9.2 Guidelines on incentive-based remuneration for the executive board have been adopted. The guidelines are published on the company’s website.
10. Provision regulating the power to bind the company
The company is bound by the joint signatures of (i) all members of the board of directors, (ii) the chairman of the board of directors and a member of the board of directors or a member of the executive board, (iii) a member of the board of directors and a member of the executive board or (iv) two members of the executive board.
11. Electronic communication
11.1 The company may use electronic communication (e-mail and exchange of documents) between the company and its shareholders. However, the company may at any time choose to communicate by ordinary letter mail.
11.2 All communication from the company to its individual shareholders which, according to the company’s articles of association, the Danish Companies Act or stock exchange legislation must be exchanged between the company and its shareholders, including notices convening general meetings, may be exchanged electronically by email. General notices must be made available on the company’s website, www.dfds.com, and in such other manner as may be prescribed by law.

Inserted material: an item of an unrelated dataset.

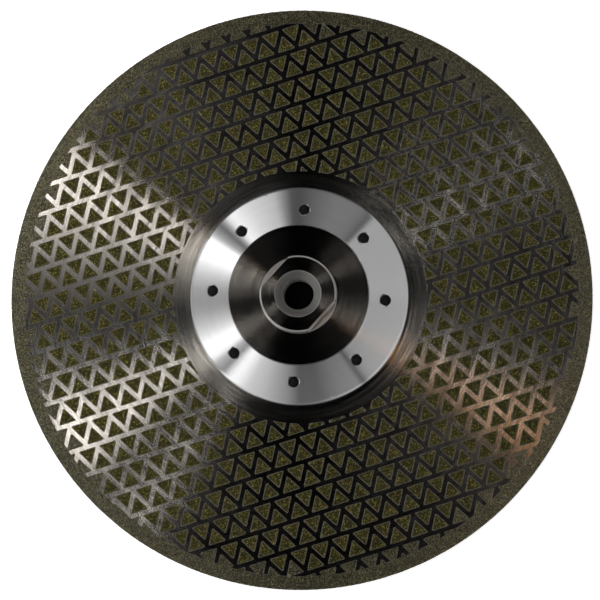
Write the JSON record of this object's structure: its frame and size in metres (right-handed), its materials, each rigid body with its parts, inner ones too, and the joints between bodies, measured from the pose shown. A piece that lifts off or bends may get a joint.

11.3 Shareholders can communicate with the company by e-mail to aktionaer@dfds.com or by ordinary letter mail.
11.4 The company will ask registered shareholders to provide an e-mail address to which notices, etc., can be sent. Shareholders are responsible for ensuring that the company has the correct e-mail address at all times.
11.5 Detailed information on the requirements for the systems used and the procedures to be followed when communicating electronically can be obtained on the company’s website, www.dfds.com
12. Financial year and auditing
12.1 The company’s financial year is the calendar year.
12.2 The general meeting must elect one state-authorized public accountant for the term until the next annual general meeting.